There is a growing body of research on China’s appropriation of the historic ‘silk roads’, and the ways in which such histories of trade are used as a legitimation of China’s contemporary geopolitics. My own previous research has focused upon the presence of such narratives at museums and heritage sites, within China and beyond. Museums are highly political spaces, presenting ‘artefacts as facts’ to diverse groups of people, from local school children to foreign visitors. They are crucial ways that narratives of history are legitimised and conveyed to different audiences.

This proposed project seeks to build upon my previous work by turning to the depiction of histories of trade routes within and beyond Europe at European museums.

This research project rests on two strands. The first uses ethnographic methods to explore the ways in which histories of trade and transnational ‘interconnection’ are presented at museums and cultural heritage sites in European countries. There has been a recent increase in interest in highlighting European histories of the ‘silk roads’ – such as the vast in-development UNWTO/EU ‘Western Silk Road’ tourism project. This research will consider some of these, but also turns to the likes of the ‘amber roads’. Exploration of the presentation of the ‘amber roads’ allows for a different take on the usual depiction of these trade networks as leading into Europe (e.g. through focus on the importation of silk, or spices, in either the terms ‘silk roads’ or ‘spice roads’), rather than also being networks leading out of Europe in the exportation of valued goods such as amber, salt, and glass. Consideration of the ‘amber roads’ also allows for the inclusion of histories of trade in Central/Eastern/Northern Europe, which are regularly excluded in the attention given to the Mediterranean vis-à-vis the history of the ‘silk roads’.

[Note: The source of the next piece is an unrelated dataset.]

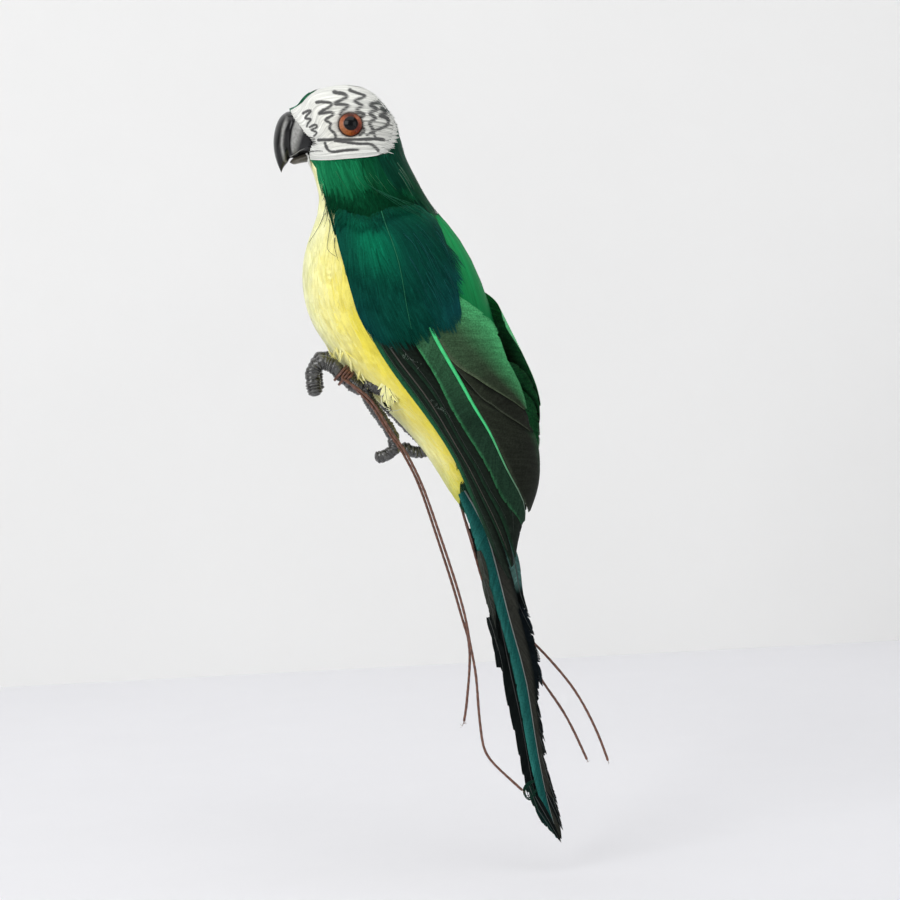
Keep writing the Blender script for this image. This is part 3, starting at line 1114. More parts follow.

This study seeks to approach select sites to explore inter-related thematic questions: What stories of ‘interconnection’ are histories of trade made to tell? How do they deal with the complexity of the past, and how do they bring this to bear on the present? What forms of inclusion or exclusion are written into them – do they romanticise empires and colonial conquest as benign ‘expansions of trade’, or draw attention to historic inequalities (such as the enslavement of peoples and their labour in the production of goods)? Do they occlude, for example, the history of Islam within Europe, or Europe as an exporter (not only consumer) of ‘exotic goods’? And, importantly, what politics of the present and future do they promote? Are, or can, such histories mobilised to promote awareness of parallax perspectives on the past, or a greater knowledge of transnational ‘shared heritage’, or respect for global entanglement? And how do these sites choose to communicate as dynamic and affective spaces: what forms of reflection, immersion, or engagement do they invite?

The second work strand seeks to utilise and build upon that ethnography to contribute to interdisciplinary theoretical engagement with the politics of heritage, and the ethical potentials of notions of ‘shared heritage’.